Lobster Quiche – Whip It Real Good: A perfect late summer lunch or dinner item, accompanied with a salad of garden greens, ripe tomato, and a simple vinaigrette. And discipline. Recipe for Sqwirl’s Lobster Quiche-y (Quicky!)
Sqwirl’s Lobster Quiche-y
– One 9 inch, store-bought pie/pastry round, gently fitted into a 9-inch glass pie plate, prickety-pricked all over (with a fork), and par-cooked in a preheated, 450-degree oven until slightly puffed and just colored. Set aside, and reduce oven temp to 350 degrees.
– ½ lb. (or more) freshly cooked lobster meat, coarsely chopped into chunks.

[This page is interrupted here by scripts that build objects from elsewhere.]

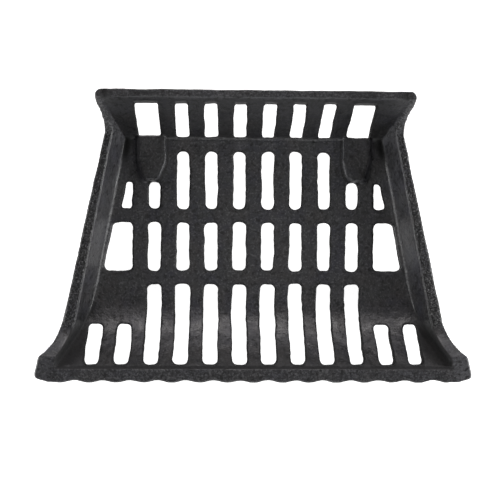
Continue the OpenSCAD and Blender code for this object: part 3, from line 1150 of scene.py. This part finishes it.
    def build(self, nodes: dict[str, Piece]) -> Piece:
        """Builds the basket.

        Args:
            nodes: The CAD nodes, by name.

        Returns:
            The finished piece.
        """
        casting = Casting(nodes["basket"], self.voxel, self.wear)
        bm = casting.pattern()
        for side in Side:
            self.side_foot(side).add_to(bm)
            self.back_corner(side).add_to(bm)
        bm = casting.skinned(bm)
        self.kept_under_rim(bm)
        casting.rounded(bm, self.smooth_rounds)
        casting.rounded(bm, self.pad_rounds, self.by_the_pads(bm))
        casting.rounded(bm, self.edge_rounds, self.by_the_rim_edge(bm))
        self.flared(bm)
        casting.worn(bm, self.looseness)
        bm = casting.thinned(bm, self.most_faces)
        made = casting.piece(bm, "basket_casting", "basket_iron")
        self.tones.mark(made.data)
        made.data.materials.append(self.finish.material())
        return made


@dataclass
class Legs:
    """The four tapered legs, cast apart and hollow at the back."""

    finish: CastIronFinish
    voxel: float = 1.1 * MM
    smooth_rounds: int = 3
    drift: float = 0.2 * MM
    looseness: float = 0.5
    first_seed: float = 5.0
    seed_step: int = 3

    def build(self, nodes: dict[str, Piece]) -> list[Piece]:
        """Builds the legs.

        Args:
            nodes: The CAD nodes, by name.

        Returns:
            The four pieces.
        """
        material = self.finish.material()
        made = []
        for count, end in enumerate(End):
            for side in Side:
                name = f"leg_{end.value}_{side.name.lower()}"
                seed = self.first_seed + self.seed_step * count + side.value
                wear = MouldWear(drift=self.drift, seed=seed)
                casting = Casting(nodes[name], self.voxel, wear)
                bm = casting.skinned(casting.pattern())
                casting.rounded(bm, self.smooth_rounds)
                casting.worn(bm, lambda place: self.looseness)
                piece = casting.piece(bm, f"{name}_casting", "leg_iron")
                for band in Band:
                    piece.data.attributes.new(band.value, "FLOAT", "POINT")
                piece.data.materials.append(material)
                made.append(piece)
        return made


@dataclass
class Fasteners:
    """The bolts and spring washers that hold the legs."""

    bolt_finish: SteelFinish
    washer_finish: SteelFinish

    def dress(self, nodes: dict[str, Piece]) -> int:
        """Gives the CAD bolts and washers their steel.

        Args:
            nodes: The CAD nodes, by name.

        Returns:
            How many were dressed.
        """
        finishes = {
            "bolt": self.bolt_finish.material(),
            "spring_washer": self.washer_finish.material(),
        }
        dressed = 0
        for name, node in nodes.items():
            for kind, material in finishes.items():
                if name.startswith(kind):
                    for slot in node.material_slots:
                        slot.material = material
                    dressed += 1
        return dressed


# ---- studio ----


@dataclass
class Ground:
    """Plain white ground that keeps a faint shadow of the grate."""

    half_size: float = 3.0
    drop: float = 0.4 * MM
    seen_glow: float = 0.80
    mirrored_glow: float = 0.50
    whitens_from: float = 0.45
    white_beyond: float = 1.1
    paint: Triple = (0.8, 0.8, 0.8)

    def build(self) -> Piece:
        """Builds the ground.

        Returns:
            The ground.
        """
        bm = bmesh.new()
        bmesh.ops.create_grid(bm, x_segments=2, y_segments=2, size=self.half_size)
        bmesh.ops.translate(bm, verts=bm.verts[:], vec=Vector((0, 0, -self.drop)))
        mesh = bpy.data.meshes.new("ground")
        bm.to_mesh(mesh)
        bm.free()
        made = bpy.data.objects.new("ground", mesh)
        bpy.context.scene.collection.objects.link(made)
        mesh.materials.append(self.material())
        return made

    def material(self) -> bpy.types.Material:
        """Builds a white that shines by itself where it is seen, and a little where mirrored.

        Returns:
            The material.
        """
        desk = NodeDesk("white_ground")
        desk.shader.inputs["Base Color"].default_value = (*self.paint, 1.0)
        desk.shader.inputs["Roughness"].default_value = 1.0
        desk.shader.inputs["Specular IOR Level"].default_value = 0.0
        path = desk.node("ShaderNodeLightPath").outputs
        seen = desk.math("MAXIMUM", path["Is Camera Ray"], path["Is Transmission Ray"])
        mirrored = desk.math("MULTIPLY", path["Is Glossy Ray"], self.mirrored_glow)
        away = desk.node("ShaderNodeVectorMath", operation="LENGTH")
        desk.link(desk.object_coordinates(), away.inputs[0])
        span = (self.whitens_from, self.white_beyond)
        glow = desk.ranged(away.outputs["Value"], span, (self.seen_glow, 1.0))
        strength = desk.math("ADD", desk.math("MULTIPLY", seen, glow), mirrored)
        desk.link(strength, desk.shader.inputs["Emission Strength"])
        desk.shader.inputs["Emission Color"].default_value = WHITE
        return desk.material


@dataclass(frozen=True)
class Softbox:
    """A large soft lamp that faces the grate."""

    name: str
    azimuth: float
    elevation: float
    size: Span
    power: float
    tint: Triple = (1.0, 1.0, 1.0)
    distance: float = 1.3

    def build(self) -> Piece:
        """Builds the lamp.

        Returns:
            The lamp, aimed at the middle of the grate.
        """
        lamp = bpy.data.lights.new(self.name, "AREA")
        lamp.shape = "RECTANGLE"
        lamp.size, lamp.size_y = self.size
        lamp.energy = self.power
        lamp.color = self.tint
        made = bpy.data.objects.new(self.name, lamp)
        bpy.context.scene.collection.objects.link(made)
        a, e = math.radians(self.azimuth), math.radians(self.elevation)
        away = Vector((math.sin(a) * math.cos(e), math.cos(a) * math.cos(e), math.sin(e)))
        made.location = Vector((0, 0, PLAN.floor_z)) + away * self.distance
        made.rotation_mode = "QUATERNION"
        made.rotation_quaternion = (-away).to_track_quat("-Z", "Y")
        made.visible_camera = False
        return made


@dataclass
class Studio:
    """The lamps, the surroundings and the camera. Azimuth 0 is behind the grate, 90 its right."""

    lamps: tuple[Softbox, ...] = (
        Softbox("left_softbox", -96, 15, size=(0.9, 0.40), power=10.3),
        Softbox("right_softbox", 96, 17, size=(0.9, 0.50), power=15.0),
        Softbox("rear_softbox", 0, 28, size=(0.9, 0.56), power=9.0, tint=(1.0, 0.955, 0.96)),
        Softbox("front_softbox", 180, 24, size=(0.9, 0.80), power=5.6),
        Softbox("top_softbox", 0, 89, size=(0.9, 0.50), power=1.8),
    )
    camera_place: Triple = (-32.12 * MM, -12.26 * MM, 1015.74 * MM)
    camera_turn: Triple = (-0.002, -1.739, 0.304)
    focal_px: float = 910.47
    frame_px: float = 500.0
    sensor: float = 36.0
    sight: Span = (0.01, 50.0)

    def build(self) -> None:
        """Builds the lamps, the world and the camera."""
        for lamp in self.lamps:
            lamp.build()
        self.world()
        self.camera()
        bpy.context.scene.view_settings.view_transform = "Standard"

    def world(self) -> None:
        """Makes surroundings that look white and throw no light on the grate."""
        world = bpy.data.worlds.new("surroundings")
        bpy.context.scene.world = world
        world.use_nodes = True
        tree = world.node_tree
        back = tree.nodes["Background"]
        back.inputs["Color"].default_value = WHITE
        path = tree.nodes.new("ShaderNodeLightPath")
        seen = tree.nodes.new("ShaderNodeMath")
        seen.operation = "MAXIMUM"
        tree.links.new(path.outputs["Is Camera Ray"], seen.inputs[0])
        tree.links.new(path.outputs["Is Transmission Ray"], seen.inputs[1])
        tree.links.new(seen.outputs["Value"], back.inputs["Strength"])

    def camera(self) -> None:
        """Places the camera at the photograph's viewing angle."""
        lens = bpy.data.cameras.new("camera")
        lens.sensor_width = self.sensor
        lens.lens = self.focal_px / self.frame_px * lens.sensor_width
        lens.clip_start, lens.clip_end = self.sight
        made = bpy.data.objects.new("camera", lens)
        bpy.context.scene.collection.objects.link(made)
        made.location = self.camera_place
        made.rotation_euler = [math.radians(turn) for turn in self.camera_turn]
        bpy.context.scene.camera = made


def main() -> None:
    """Builds the grate's pieces around the frame, then the studio."""
    logging.basicConfig(level=logging.INFO, format="%(name)s: %(message)s")
    noise.seed_set(MOULD_SEED)
    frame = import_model()
    nodes = frame["nodes"]
    basket = Basket(CastIronFinish("basket_black_iron")).build(nodes)
    LOG.info("%s: %d faces", basket.name, len(basket.data.polygons))
    for leg in Legs(CastIronFinish("leg_black_iron")).build(nodes):
        LOG.info("%s: %d faces", leg.name, len(leg.data.polygons))
    zinc = SteelFinish(
        "dull_zinc", base=(0.30, 0.30, 0.31), tarnish=(0.12, 0.11, 0.10), roughness=0.38
    )
    spring_steel = SteelFinish(
        "black_spring_steel", base=(0.09, 0.09, 0.095), tarnish=(0.05, 0.045, 0.04), roughness=0.45
    )
    fasteners = Fasteners(zinc, spring_steel)
    LOG.info("fasteners: %d pieces dressed", fasteners.dress(nodes))
    Ground().build()
    Studio().build()


if __name__ == "__main__":
    main()
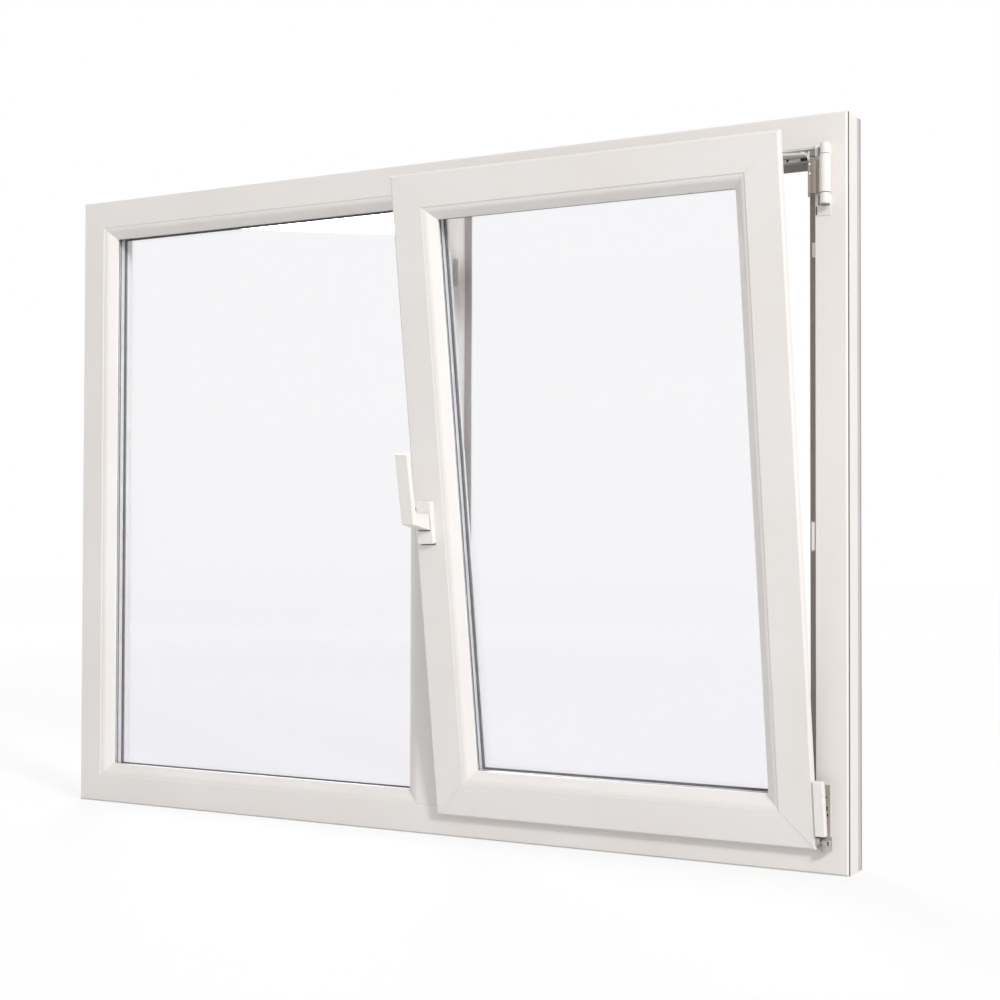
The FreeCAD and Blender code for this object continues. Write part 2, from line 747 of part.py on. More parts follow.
# Bottom hinge: bearing on the frame with its cup, and the upright strip that it is screwed on by
bearing = join("bearing_body", [
    plain_box("bearing_plate", ("pin_x - bearing_left_reach", "bearing_front", "bearing_low"),
              ("pin_x + bearing_right_reach", "face_y", "band_low")),
    plain_box("bearing_strip", ("pin_x - bearing_strip_left_reach", "bearing_front", "tilt_axis_height"),
              ("pin_x + bearing_strip_right_reach", "face_y", "tilt_axis_height + bearing_rise")),
    plain_box("bearing_web", ("pin_x - cup_radius", "pin_y", "bearing_low"),
              ("pin_x + bearing_web_reach", "bearing_front + seal_margin", "cup_top")),
    cylinder("bearing_cup", "cup_radius", "bearing_low", "cup_top"),
])
pieces.append(cut("bottom_bearing", bearing,
                  cylinder("bearing_bore", "hinge_pin_radius + running_gap", "bearing_low + bearing_floor",
                           "cup_top + seal_margin")))

# Turning pin with its disc, head and cross pin
pieces.append(join("bottom_pivot_pin", [
    cylinder("pivot_stem", "hinge_pin_radius", "bearing_low + bearing_floor + pivot_gap",
             "disc_low + seal_margin"),
    cylinder("pivot_disc", "cup_radius", "disc_low", "disc_low + pivot_disc_thickness"),
    cylinder("pivot_head", "pivot_head_radius", "disc_low + seal_margin",
             "tilt_axis_height + pivot_head_rise"),
    cross_cylinder("pivot_cross_pin", "cross_pin_radius", "pin_x - cross_pin_length", "pin_x", "pin_y",
                   "tilt_axis_height"),
]))

# Steel band on the sash's lower corner: an ear on the cross pin and a flat leaf
band = join("corner_band_body", [
    cross_cylinder("corner_band_ear", "cross_pin_radius + ear_wall", "sash_right", "pin_x - ear_gap", "pin_y",
                   "tilt_axis_height"),
    plain_box("corner_band_riser", ("sash_right", "pin_y - riser_half", "tilt_axis_height"),
              ("pin_x - ear_gap", "pin_y + riser_half", "riser_top")),
    plain_box("corner_band_leaf", ("sash_right", "band_front", "band_low"),
              ("band_right", "band_back", "band_high")),
])
band = cut("sash_corner_band", band,
           cross_cylinder("corner_band_bore", "cross_pin_radius + running_gap", "sash_right - seal_margin",
                          "pin_x", "pin_y", "tilt_axis_height"))
place(band, "sash_pose * placement(vector(0; 0; 0); rotation(vector(0; 0; 1); 0))")
pieces.append(band)

# White cover in front of the band, hollow behind for the riser
cover = soften("corner_cover_round",
               plain_box("corner_cover_block", ("cover_left", "cover_front", "cover_bottom"),
                         ("cover_right", "cover_back", "cover_top")), "cover_edge_round",
               [("cover_left", "cover_front", "(cover_bottom + cover_top) / 2"),
                ("cover_right", "cover_front", "(cover_bottom + cover_top) / 2"),
                ("pin_x", "cover_front", "cover_top")])
cover = cut("corner_band_cover", cover,
            plain_box("corner_cover_slot", ("cover_left", "pin_y - riser_half - cover_gap", "cover_bottom"),
                      ("pin_x - ear_gap + cover_gap", "cover_back", "riser_top + cover_gap")))
place(cover, "sash_pose * placement(vector(0; 0; 0); rotation(vector(0; 0; 1); 0))")
pieces.append(cover)

# Handle: a rosette on the left stile and a lever whose flat-sided grip leans out a little
rosette = new_body("handle_rosette")
rosette_sketch = new_sketch(rosette, "XZ_Plane", "handle_rosette_outline")
draw_outline(rosette_sketch, [
    ("-rosette_half_width", "-rosette_half_height"),
    ("rosette_half_width", "-rosette_half_height"),
    ("rosette_half_width", "rosette_half_height"),
    ("-rosette_half_width", "rosette_half_height"),
])
pad(rosette, rosette_sketch, "handle_rosette_pad", "rosette_thickness")
round_edges(rosette, "handle_rosette_corners", "rosette_corner_round", [
    (across, "-rosette_thickness / 2", up)
    for across in ("rosette_half_width", "-rosette_half_width")
    for up in ("rosette_half_height", "-rosette_half_height")])
round_edges(rosette, "handle_rosette_rim", "rosette_rim_round",
            [("rosette_half_width", "-rosette_thickness", "0")])
place(rosette, "sash_pose * placement(vector(handle_x; sash_y; handle_z); rotation(vector(0; 0; 1); 0))")
pieces.append(rosette)
lever = new_body("handle_lever")
lever_sketch = new_sketch(lever, "YZ_Plane", "handle_lever_outline")
draw_outline(lever_sketch, [
    ("-rosette_thickness - lever_gap", "-neck_bottom"),
    ("-lever_reach", "grip_heel"),
    ("-lever_reach - grip_lean", "grip_end"),
    ("-lever_reach - grip_lean + grip_thickness", "grip_end"),
    ("-lever_reach + grip_thickness", "neck_top + neck_rise"),
    ("-rosette_thickness - lever_gap", "neck_top"),
])
pad(lever, lever_sketch, "handle_lever_pad", "lever_width", both=True)
round_edges(lever, "handle_lever_front", "grip_round", [
    (across, "-lever_reach - grip_lean / 2", "(grip_heel + grip_end) / 2")
    for across in ("lever_width / 2", "-lever_width / 2")])
round_edges(lever, "handle_lever_elbow", "elbow_round",
            [("0", "-lever_reach + grip_thickness", "neck_top + neck_rise")])
place(lever, "sash_pose * placement(vector(handle_x; sash_y; handle_z); rotation(vector(0; 0; 1); 0))")
pieces.append(lever)

# Covers over the drain slots on the outside of the sill
for name, centre in (("drain_cover_left", "left_rebate + drain_cover_distance"),
                     ("drain_cover_right", "right_rebate - drain_cover_distance")):
    block = plain_box(name + "_block",
                      (centre + " - drain_cover_half_length", "outside", "drain_cover_bottom"),
                      (centre + " + drain_cover_half_length", "drain_front", "drain_top"))
    pieces.append(soften(name, block, "drain_cover_round", [(centre, "drain_front", "drain_top")]))

# Check every piece, then write one file each
doc.recompute()
for item in doc.Objects:
    if "Invalid" in item.State or "Error" in item.State:
        raise RuntimeError("%s: %s" % (item.Name, item.State))
os.makedirs("parts", exist_ok=True)
for item in pieces:
    shape = item.Shape
    if shape.isNull() or not shape.isValid() or len(shape.Solids) != 1:
        raise RuntimeError("%s has no single valid solid" % item.Label)
    shape.exportStep("parts/%s.step" % item.Label)
    print(item.Label, round(shape.Volume / 1000, 1))
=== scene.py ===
import math

import bmesh
import bpy
from mathutils import Matrix, Vector


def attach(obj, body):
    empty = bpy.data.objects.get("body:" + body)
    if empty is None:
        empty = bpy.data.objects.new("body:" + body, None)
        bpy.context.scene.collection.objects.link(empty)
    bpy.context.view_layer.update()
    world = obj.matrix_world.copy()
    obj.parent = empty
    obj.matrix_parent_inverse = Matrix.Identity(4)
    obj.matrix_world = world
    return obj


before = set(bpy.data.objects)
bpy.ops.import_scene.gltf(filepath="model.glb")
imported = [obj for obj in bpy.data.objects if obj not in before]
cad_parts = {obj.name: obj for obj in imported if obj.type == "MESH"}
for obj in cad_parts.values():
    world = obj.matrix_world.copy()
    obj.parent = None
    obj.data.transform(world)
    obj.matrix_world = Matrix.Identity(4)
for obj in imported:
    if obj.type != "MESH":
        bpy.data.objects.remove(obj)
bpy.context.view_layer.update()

MM = 0.001

# The frame's sizes in metres, as the construction gives them
HALF_WIDTH = 0.8
HEIGHT = 1.2
FACE_Y = -0.035
BACK_Y = 0.035
FACE = 0.053
RIGHT_REBATE = HALF_WIDTH - FACE
MULLION_RIGHT = 0.060
SASH = {"left": 0.0545, "right": 0.7525, "bottom": 0.040, "top": 1.152}
SASH_Y = -0.053
SASH_FACE = 0.058
SASH_DEPTH = 0.065
FLANGE_WIDTH = 0.020
GROOVE_Y = -0.015
REBATE_TOP = HEIGHT - FACE
SEAL_Y = 0.0125
GLASS = {
    "fixed": {"left": -0.742, "right": -0.005, "bottom": 0.058, "top": 1.142, "inner": -0.008},
    "sash": {"left": 0.1175, "right": 0.6895, "bottom": 0.103, "top": 1.089, "inner": -0.026},
}
PANE = 0.004
CAVITY = 0.016
PIN_X = 0.768
PIN_Y = -0.047
TILT_AXIS_Z = 0.051
TILT = math.radians(8.2)
STAY_SWING = math.radians(19.6)

KNUCKLE_PLATE_FRONT = FACE_Y - 1.5 * MM
BEARING_FRONT = FACE_Y - 3 * MM

# How the sash and the stay stand at rest
TILT_POSE = (Matrix.Translation((0, PIN_Y, TILT_AXIS_Z)) @ Matrix.Rotation(TILT, 4, "X")
             @ Matrix.Translation((0, -PIN_Y, -TILT_AXIS_Z)))
STAY_POSE = (Matrix.Translation((PIN_X, PIN_Y, 0)) @ Matrix.Rotation(STAY_SWING, 4, "Z")
             @ Matrix.Translation((-PIN_X, -PIN_Y, 0)))


def srgb(red, green, blue):
    """Turn a display colour of 0 to 255 into a linear one."""
    out = []
    for part in (red, green, blue):
        part /= 255.0
        out.append(part / 12.92 if part <= 0.04045 else ((part + 0.055) / 1.055) ** 2.4)
    return (out[0], out[1], out[2], 1.0)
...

– 2 ½ oz. shredded Swiss cheese
– 2 ½ oz. shredded smoked Gouda
– 3 to 4 large shallots, slivered and sauteed in unsalted butter until caramelized; finished with a drunken splash of Madeira, or something else fun. Set aside.
– 1 cup heavy cream
– 3 eggs, beaten until frothy.
– ½ tsp. lemon zest
– ½ tsp. dry mustard
-1/2 tsp. Old Bay Seasoning
– Small pinch of freshly grated nutmeg
– Salt and fresh ground pepper, to taste
– Prepare pricked, pie pastry as directed.
– Bedeck prepared pastry with the shredded Swiss cheese.
– Mix lobster chunks with soused, caramelized shallots, and scatter upon the round, crusty, cheese-bedecked strata.
– Assertively whip together the chastened, yet frothy eggs with the heavy cream, lemon zest, dry mustard, and Old Bay. Whip it real good.
– Pour the disciplined egg mixture into the waiting pie pastry crust.
– Scatter the shredded smoked Gouda on the supplicant.
– If you want to be a fussy bitch, brush heavy cream on the exposed crust – with a feather – you obsessive fuck; you know you will do it.
– Bake the fucker at 350 degrees for 30 to 40 minutes; until set, and golden brown. If you can’t tell when it looks done, you are hopeless.